Russell Eng says that other than Flynn, representatives from the city stopped attending meetings over a year ago.
Looking ahead
The nonprofit meets with DOT on Tuesday to discuss soil remediation at the park. But Russell Eng is already looking ahead to the new year. With a new administration starting in January, he may have new points of contact in the state.
Even if the negotiations fail to secure long-term remediation, Russell Eng says the community will continue to use the park as it has for 50 years.
“We’d rather play and continue our community presence and community traditions there,” he said. “And we’ll deal with the health factors and stuff like that afterwards.”
Despite recent freezing temperatures and ongoing negotiations about the contamination, local volleyball teams and skateboarders continue to meet at the park regularly.

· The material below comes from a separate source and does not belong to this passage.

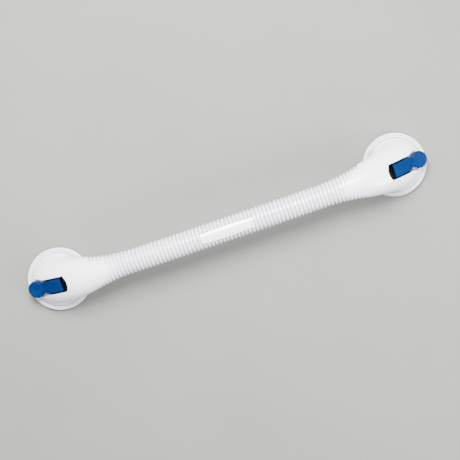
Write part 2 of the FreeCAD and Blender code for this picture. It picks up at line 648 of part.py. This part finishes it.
base_screws, frame_screws = [], []
for head in HEADS:
    base_ring(head)
    suction_cup(head)
    pull_rod(head)
    pivot_pin(head)
    return_spring(head)
    wear_plate(head)
    cam_frame(head)
    lever(head)
    for x, y in screw_spots(size("boss_spread")):
        upward = screw(x, y, size("base_floor_bottom"), 13.5, 1, size("screw_radius"))
        base_screws.append(in_row(upward, head))
    for x in (-size("frame_screw_reach"), size("frame_screw_reach")):
        seat = size("base_floor_top") + size("frame_flange_thickness")
        downward = screw(x, 0, seat, 7.5, -1, size("frame_screw_radius"))
        frame_screws.append(in_row(downward, head))
shaped("base_screws", Part.Compound(base_screws))
shaped("cam_frame_screws", Part.Compound(frame_screws))

# ---------------------------------------------------------------- check and write
doc.recompute()
for item in doc.Objects:
    if "Invalid" in item.State or "Error" in item.State:
        raise RuntimeError("%s did not build: %s" % (item.Label, item.State))
for piece in pieces:
    if piece.Shape.isNull() or not piece.Shape.isValid():
        raise RuntimeError("%s has no valid shape" % piece.Label)
    print("%-20s %2d solid(s) %9.1f mm3" % (piece.Label, len(piece.Shape.Solids), piece.Shape.Volume))
    piece.Shape.exportStep("parts/%s.step" % piece.Label)
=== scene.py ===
import json
import math

import bpy
from mathutils import Matrix, Vector


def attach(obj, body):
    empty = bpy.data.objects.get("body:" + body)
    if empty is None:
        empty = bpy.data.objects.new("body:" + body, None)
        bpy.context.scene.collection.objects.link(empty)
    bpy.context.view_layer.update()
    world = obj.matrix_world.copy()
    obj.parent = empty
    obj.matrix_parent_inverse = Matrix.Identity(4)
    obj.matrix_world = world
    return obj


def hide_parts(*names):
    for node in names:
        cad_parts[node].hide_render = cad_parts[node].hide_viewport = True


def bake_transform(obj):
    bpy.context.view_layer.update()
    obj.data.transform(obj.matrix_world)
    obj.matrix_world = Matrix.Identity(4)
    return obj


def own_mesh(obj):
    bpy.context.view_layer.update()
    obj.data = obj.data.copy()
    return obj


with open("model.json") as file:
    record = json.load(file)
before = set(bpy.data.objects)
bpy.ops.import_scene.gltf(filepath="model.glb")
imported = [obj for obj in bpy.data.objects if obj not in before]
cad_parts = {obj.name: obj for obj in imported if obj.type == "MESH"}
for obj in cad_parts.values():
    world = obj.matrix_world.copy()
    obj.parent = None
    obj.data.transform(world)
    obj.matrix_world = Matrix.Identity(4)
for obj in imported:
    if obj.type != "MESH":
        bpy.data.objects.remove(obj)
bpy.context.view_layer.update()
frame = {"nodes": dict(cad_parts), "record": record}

# A suction grab bar on its two cups.  +X runs along the bar and +Z points away from the wall, which
# is the pale floor here.  Lengths are in metres.

MM = 0.001
HEADS = {"left": -1, "right": 1}


# ---------------------------------------------------------------- materials
def carried(nodes, links, value, low, high, start, end):
    """Carry a value that goes from start to end into one that goes from low to high."""
    ramp = nodes.new("ShaderNodeMapRange")
    for name, number in (("From Min", start), ("From Max", end), ("To Min", low), ("To Max", high)):
        ramp.inputs[name].default_value = number
    links.new(value, ramp.inputs["Value"])
    return ramp.outputs["Result"]


class Finish:
    """A principled material with short calls for the textures that vary it."""

    def __init__(self, name, colour, roughness, **inputs):
        self.material = bpy.data.materials.new(name)
        self.material.use_nodes = True
        self.nodes = self.material.node_tree.nodes
        self.links = self.material.node_tree.links
        self.shader = self.nodes["Principled BSDF"]
        self.set("Base Color", (*colour, 1))
        self.set("Roughness", roughness)
        for option, value in inputs.items():
            self.set(option.replace("_", " "), value)
        self.place = self.nodes.new("ShaderNodeTexCoord").outputs["Object"]
        self.normal = None

    def set(self, name, value):
        self.shader.inputs[name].default_value = value

    def stretched(self, scale):
        mapping = self.nodes.new("ShaderNodeMapping")
        mapping.inputs["Scale"].default_value = scale
        self.links.new(self.place, mapping.inputs["Vector"])
        return mapping.outputs["Vector"]

    def noise(self, size, detail=3, place=None):
        """Noise whose features are about size metres across."""
        texture = self.nodes.new("ShaderNodeTexNoise")
        texture.inputs["Scale"].default_value = 1 / size
        texture.inputs["Detail"].default_value = detail
        self.links.new(place or self.place, texture.inputs["Vector"])
        return texture.outputs["Fac"]

    def spread(self, value, low, high, start=0.3, end=0.7):
        """Carry a texture's value into a range."""
        return carried(self.nodes, self.links, value, low, high, start, end)

    def tint(self, share, first, second):
        """Colour that goes from first to second with share."""
        mix = self.nodes.new("ShaderNodeMix")
        mix.data_type = "RGBA"
        self.links.new(share, mix.inputs["Factor"])
        for socket, colour in ((mix.inputs[6], first), (mix.inputs[7], second)):
            if isinstance(colour, tuple):
                socket.default_value = (*colour, 1)
            else:
                self.links.new(colour, socket)
        return mix.outputs[2]

    def feed(self, name, value):
        self.links.new(value, self.shader.inputs[name])

    def bump(self, height, depth):
        """Add relief, depth metres deep, over what is there already."""
        bump = self.nodes.new("ShaderNodeBump")
        bump.inputs["Distance"].default_value = depth
        self.links.new(height, bump.inputs["Height"])
        if self.normal:
            self.links.new(self.normal, bump.inputs["Normal"])
        self.normal = bump.outputs["Normal"]
        self.links.new(self.normal, self.shader.inputs["Normal"])

    def crevice(self, distance):
        """Near 1 on open surfaces and lower in grooves and corners."""
        shade = self.nodes.new("ShaderNodeAmbientOcclusion")
        shade.inputs["Distance"].default_value = distance
        shade.samples = 8
        return shade.outputs["AO"]

    def soften(self, radius):
        """Round the look of sharp moulded edges; it comes before any bump."""
        edge = self.nodes.new("ShaderNodeBevel")
        edge.inputs["Radius"].default_value = radius
        edge.samples = 6
        self.normal = edge.outputs["Normal"]


def white_plastic(name, groove_shade_colour):
    """Moulded white plastic: soft gloss, faint flow marks, and painted shade in its grooves."""
    lilac_white, bright_white = (0.87, 0.815, 0.895), (0.91, 0.86, 0.93)
    finish = Finish(name, (0.88, 0.85, 0.9), 0.3, Coat_Weight=0.8, Coat_IOR=1.65, Coat_Roughness=0.18)
    flow = finish.noise(0.05, place=finish.stretched((0.4, 1, 1)))
    body = finish.tint(finish.spread(flow, 0, 1), lilac_white, bright_white)
    # Painted shade: ambient occlusion darkens grooves and corners towards the groove shade colour.
    painted_groove_shade = finish.spread(finish.crevice(3 * MM), 1, 0, 0.72, 0.98)
    finish.feed("Base Color", finish.tint(painted_groove_shade, body, groove_shade_colour))
    finish.feed("Roughness", finish.spread(finish.noise(0.012), 0.26, 0.36))
    finish.soften(0.5 * MM)
    finish.bump(finish.noise(0.35 * MM, 2), 0.004 * MM)
    finish.bump(finish.noise(9 * MM, 1), 0.02 * MM)
    return finish.material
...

Russell Eng says the park’s value to different communities around Boston is a reflection of its namesake, Reggie Wong.
Wong was known to foster strong relationships in and outside of Chinatown circles and was a vocal supporter of neighborhood’s business community. A dedicated sports fan, Wong advocated for the use of the park, then called Pagoda Park, by everyone.
Russell Eng, who is also Wong’s nephew, said he was “always open, friendly, welcoming.” Evidence of his influence came 10 years ago, when a thousand people petitioned to rename the park after Wong passed away in 2011.
There have been discussions of memorializing Wong with a statue or a plaque at the park, according to Russell Eng, but along with the community’s many other desired improvements for the space — everything is on hold until a lease is signed.